Entries with model source code
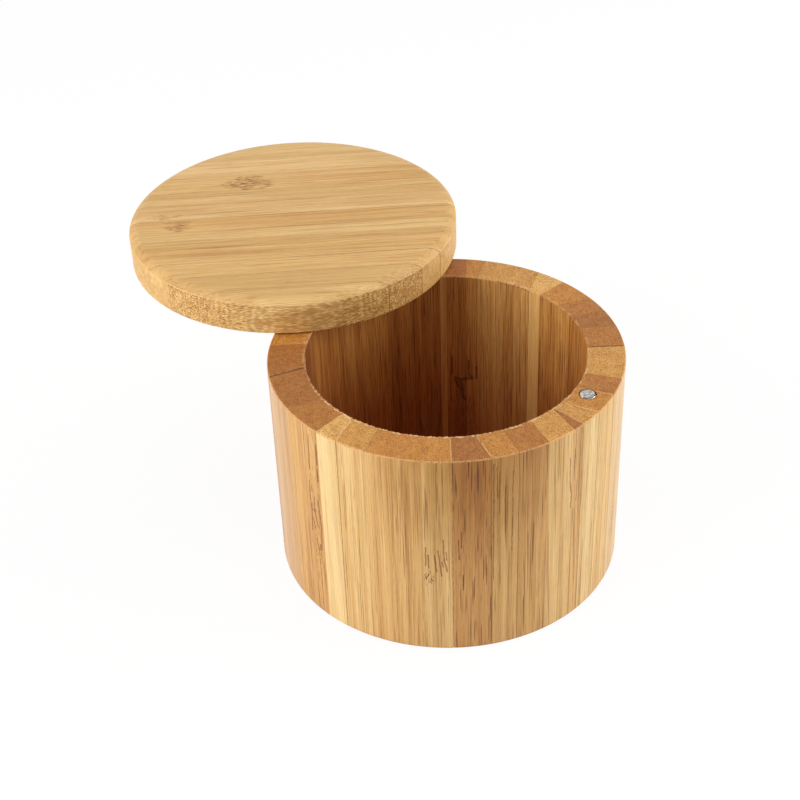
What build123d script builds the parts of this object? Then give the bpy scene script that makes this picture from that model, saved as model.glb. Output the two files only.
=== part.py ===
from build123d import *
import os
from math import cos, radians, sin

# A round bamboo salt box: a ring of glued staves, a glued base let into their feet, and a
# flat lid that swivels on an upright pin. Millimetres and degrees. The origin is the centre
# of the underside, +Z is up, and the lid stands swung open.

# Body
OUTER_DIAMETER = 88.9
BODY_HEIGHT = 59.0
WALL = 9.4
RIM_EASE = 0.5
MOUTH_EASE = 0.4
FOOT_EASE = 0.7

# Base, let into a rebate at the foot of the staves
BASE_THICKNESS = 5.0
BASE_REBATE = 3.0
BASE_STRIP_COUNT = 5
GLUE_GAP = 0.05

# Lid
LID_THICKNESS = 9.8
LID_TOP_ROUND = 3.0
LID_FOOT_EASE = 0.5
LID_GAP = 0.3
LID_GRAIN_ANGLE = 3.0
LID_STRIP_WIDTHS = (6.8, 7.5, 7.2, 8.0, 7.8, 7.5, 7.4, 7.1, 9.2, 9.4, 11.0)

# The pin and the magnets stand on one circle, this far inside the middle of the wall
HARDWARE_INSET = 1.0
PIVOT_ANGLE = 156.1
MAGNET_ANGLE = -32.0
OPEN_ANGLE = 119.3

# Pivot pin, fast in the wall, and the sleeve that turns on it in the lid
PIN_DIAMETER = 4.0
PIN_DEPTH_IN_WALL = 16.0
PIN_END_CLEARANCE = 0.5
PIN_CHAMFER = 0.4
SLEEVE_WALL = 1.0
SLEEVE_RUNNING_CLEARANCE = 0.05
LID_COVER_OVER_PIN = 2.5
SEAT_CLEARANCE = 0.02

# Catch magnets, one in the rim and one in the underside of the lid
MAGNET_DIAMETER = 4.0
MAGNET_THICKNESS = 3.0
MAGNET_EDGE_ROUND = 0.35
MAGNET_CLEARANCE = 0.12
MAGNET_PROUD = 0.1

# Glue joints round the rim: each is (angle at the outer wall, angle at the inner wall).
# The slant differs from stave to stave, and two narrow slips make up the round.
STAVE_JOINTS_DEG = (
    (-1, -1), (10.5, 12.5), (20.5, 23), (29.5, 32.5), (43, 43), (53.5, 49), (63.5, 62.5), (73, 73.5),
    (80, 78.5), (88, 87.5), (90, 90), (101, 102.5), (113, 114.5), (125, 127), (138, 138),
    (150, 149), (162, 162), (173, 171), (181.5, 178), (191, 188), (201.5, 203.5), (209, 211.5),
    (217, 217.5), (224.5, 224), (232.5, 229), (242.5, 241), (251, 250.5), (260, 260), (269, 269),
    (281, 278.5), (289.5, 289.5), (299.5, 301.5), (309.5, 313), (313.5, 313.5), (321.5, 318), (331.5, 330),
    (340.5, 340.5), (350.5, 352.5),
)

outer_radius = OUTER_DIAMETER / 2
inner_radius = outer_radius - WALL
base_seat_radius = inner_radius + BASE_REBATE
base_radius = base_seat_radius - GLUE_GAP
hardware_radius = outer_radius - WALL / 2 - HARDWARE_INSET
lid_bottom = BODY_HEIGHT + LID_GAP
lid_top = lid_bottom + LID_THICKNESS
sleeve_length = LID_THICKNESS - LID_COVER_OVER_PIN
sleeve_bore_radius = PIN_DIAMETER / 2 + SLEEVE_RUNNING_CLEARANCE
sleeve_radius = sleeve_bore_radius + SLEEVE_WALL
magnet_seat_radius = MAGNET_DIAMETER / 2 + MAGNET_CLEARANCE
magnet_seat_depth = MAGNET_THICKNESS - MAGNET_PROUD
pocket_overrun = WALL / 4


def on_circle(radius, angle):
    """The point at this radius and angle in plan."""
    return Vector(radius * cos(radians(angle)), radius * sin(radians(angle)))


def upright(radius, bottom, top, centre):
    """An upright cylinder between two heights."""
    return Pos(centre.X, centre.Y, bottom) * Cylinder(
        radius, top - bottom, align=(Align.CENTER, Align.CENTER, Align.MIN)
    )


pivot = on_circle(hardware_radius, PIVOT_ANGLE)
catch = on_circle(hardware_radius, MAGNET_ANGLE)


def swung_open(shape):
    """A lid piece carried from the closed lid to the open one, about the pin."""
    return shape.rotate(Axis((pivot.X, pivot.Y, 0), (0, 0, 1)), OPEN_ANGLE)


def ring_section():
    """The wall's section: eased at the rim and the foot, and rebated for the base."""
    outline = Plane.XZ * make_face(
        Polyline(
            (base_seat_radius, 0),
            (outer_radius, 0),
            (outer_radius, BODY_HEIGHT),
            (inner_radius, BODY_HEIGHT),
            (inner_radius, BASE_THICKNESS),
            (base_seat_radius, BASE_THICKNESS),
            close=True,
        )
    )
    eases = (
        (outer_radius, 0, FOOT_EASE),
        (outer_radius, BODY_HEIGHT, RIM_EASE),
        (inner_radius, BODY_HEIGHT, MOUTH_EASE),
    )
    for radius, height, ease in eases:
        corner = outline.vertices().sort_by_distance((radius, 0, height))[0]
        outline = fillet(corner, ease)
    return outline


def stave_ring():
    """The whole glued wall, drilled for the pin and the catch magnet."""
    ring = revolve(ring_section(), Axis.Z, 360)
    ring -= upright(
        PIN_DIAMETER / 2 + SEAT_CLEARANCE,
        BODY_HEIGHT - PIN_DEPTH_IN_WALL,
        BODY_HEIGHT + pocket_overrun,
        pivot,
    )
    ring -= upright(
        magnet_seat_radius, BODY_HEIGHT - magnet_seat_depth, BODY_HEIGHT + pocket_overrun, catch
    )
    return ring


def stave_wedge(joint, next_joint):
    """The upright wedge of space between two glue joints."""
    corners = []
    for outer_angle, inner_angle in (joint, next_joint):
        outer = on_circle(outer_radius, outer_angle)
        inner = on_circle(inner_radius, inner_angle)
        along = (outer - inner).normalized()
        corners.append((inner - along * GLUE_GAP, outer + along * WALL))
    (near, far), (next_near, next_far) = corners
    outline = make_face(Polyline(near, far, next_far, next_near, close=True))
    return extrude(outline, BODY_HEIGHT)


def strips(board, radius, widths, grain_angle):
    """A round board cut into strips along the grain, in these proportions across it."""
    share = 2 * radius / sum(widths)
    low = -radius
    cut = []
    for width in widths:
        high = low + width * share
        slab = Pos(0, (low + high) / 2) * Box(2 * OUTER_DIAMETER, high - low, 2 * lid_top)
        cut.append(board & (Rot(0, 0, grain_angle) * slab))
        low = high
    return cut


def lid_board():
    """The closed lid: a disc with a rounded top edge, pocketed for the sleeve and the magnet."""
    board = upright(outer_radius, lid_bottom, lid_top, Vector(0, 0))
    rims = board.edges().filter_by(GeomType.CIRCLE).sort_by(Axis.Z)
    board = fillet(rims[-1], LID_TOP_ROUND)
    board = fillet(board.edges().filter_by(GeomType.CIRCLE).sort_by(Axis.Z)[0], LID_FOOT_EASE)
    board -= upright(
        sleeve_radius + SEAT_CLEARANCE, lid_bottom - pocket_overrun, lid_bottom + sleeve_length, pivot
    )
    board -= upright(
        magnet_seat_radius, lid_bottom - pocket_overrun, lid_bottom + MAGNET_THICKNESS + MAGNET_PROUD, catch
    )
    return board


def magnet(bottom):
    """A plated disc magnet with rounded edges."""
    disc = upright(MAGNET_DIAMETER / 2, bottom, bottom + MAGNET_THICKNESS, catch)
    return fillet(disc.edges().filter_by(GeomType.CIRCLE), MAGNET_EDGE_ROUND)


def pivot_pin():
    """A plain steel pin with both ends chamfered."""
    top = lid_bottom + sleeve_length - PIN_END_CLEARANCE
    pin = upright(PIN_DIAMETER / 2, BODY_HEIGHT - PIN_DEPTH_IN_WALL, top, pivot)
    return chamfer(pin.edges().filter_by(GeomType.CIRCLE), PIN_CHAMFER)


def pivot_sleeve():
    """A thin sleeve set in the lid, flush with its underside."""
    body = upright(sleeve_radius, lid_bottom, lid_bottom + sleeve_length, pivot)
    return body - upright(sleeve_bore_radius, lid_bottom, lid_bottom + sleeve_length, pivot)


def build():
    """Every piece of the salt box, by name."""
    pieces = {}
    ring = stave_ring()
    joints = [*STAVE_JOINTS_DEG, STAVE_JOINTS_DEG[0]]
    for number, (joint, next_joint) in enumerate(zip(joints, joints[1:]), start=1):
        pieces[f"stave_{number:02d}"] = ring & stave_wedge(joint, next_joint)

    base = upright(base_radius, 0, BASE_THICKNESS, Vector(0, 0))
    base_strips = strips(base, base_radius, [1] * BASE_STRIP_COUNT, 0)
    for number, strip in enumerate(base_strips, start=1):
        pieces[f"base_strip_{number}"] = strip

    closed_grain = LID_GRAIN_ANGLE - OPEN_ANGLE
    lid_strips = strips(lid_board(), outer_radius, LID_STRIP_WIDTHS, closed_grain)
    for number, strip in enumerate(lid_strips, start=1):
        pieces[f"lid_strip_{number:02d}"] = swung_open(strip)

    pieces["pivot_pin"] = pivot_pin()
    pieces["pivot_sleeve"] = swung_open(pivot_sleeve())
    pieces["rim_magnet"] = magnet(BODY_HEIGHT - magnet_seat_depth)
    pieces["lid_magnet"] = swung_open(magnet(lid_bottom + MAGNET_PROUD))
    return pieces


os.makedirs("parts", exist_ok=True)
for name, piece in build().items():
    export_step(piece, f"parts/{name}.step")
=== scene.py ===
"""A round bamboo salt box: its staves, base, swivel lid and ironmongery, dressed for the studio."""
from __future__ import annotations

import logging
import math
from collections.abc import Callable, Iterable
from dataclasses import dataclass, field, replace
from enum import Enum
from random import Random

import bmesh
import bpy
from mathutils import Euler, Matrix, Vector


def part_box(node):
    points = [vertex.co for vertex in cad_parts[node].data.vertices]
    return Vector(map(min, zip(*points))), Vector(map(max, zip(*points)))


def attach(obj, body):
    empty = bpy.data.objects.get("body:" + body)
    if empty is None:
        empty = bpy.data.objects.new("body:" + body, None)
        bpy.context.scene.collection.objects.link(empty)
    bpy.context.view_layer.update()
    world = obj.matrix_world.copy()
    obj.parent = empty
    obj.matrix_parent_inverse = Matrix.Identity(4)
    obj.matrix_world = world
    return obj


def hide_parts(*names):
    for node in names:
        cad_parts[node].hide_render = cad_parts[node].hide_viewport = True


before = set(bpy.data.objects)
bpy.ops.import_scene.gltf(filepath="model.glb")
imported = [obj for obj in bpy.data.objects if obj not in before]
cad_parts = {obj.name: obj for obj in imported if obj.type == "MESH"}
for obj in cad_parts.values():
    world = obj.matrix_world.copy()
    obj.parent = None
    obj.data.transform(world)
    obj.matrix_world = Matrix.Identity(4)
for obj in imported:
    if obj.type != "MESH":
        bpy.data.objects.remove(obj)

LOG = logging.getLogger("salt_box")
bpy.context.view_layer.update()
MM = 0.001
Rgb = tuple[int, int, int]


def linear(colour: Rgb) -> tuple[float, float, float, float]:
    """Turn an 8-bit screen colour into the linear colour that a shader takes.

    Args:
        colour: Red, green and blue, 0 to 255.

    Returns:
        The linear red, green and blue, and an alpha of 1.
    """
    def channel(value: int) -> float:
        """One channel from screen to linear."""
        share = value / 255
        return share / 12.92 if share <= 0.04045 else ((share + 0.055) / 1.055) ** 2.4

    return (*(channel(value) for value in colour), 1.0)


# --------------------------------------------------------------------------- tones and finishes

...

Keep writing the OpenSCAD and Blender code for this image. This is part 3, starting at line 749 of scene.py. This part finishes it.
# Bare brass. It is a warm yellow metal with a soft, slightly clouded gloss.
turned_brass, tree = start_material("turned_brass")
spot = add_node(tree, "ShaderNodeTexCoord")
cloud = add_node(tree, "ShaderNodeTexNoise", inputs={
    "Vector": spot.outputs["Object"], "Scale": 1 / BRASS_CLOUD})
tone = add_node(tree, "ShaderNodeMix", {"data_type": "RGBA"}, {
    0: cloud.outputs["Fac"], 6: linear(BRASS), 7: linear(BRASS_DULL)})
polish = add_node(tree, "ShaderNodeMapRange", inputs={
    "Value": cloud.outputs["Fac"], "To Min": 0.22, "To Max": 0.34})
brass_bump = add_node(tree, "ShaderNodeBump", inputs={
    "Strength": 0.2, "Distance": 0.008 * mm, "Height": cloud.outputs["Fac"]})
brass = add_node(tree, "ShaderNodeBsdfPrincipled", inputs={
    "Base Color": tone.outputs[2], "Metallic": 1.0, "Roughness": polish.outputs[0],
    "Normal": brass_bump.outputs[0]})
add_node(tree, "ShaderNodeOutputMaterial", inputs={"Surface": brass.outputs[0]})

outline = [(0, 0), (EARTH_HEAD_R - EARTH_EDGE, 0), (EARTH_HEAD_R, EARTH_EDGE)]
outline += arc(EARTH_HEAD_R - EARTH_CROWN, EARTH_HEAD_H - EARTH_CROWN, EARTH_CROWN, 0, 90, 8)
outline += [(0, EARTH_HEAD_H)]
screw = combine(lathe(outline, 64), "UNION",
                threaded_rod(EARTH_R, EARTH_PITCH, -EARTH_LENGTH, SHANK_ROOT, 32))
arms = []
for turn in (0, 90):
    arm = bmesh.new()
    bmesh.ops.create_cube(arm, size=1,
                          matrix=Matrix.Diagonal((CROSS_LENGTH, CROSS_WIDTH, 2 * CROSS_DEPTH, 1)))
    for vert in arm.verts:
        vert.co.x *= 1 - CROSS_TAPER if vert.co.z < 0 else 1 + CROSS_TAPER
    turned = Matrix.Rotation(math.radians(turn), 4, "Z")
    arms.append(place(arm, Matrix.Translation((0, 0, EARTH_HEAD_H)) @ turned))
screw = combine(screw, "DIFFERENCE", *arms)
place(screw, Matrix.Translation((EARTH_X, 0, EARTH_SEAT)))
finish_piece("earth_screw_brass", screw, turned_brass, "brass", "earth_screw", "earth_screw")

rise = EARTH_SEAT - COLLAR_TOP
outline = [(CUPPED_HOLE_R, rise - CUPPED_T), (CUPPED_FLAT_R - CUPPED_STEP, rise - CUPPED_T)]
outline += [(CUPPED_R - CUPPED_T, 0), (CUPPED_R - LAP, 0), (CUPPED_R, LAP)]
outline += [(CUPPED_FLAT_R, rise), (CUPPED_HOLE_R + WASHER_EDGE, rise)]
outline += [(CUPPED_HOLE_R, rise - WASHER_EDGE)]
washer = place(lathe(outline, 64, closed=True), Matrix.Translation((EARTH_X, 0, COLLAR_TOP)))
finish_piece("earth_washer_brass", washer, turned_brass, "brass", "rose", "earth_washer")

> Instructions for the task: Your task is to repeat the lines from the one containing "What build123d script" to the one containing "from math import cos, radians, sin", both lines included. Leave out every other line.

> Exercise solution:
What build123d script builds the parts of this object? Then give the bpy scene script that makes this picture from that model, saved as model.glb. Output the two files only.
=== part.py ===
from build123d import *
import os
from math import cos, radians, sin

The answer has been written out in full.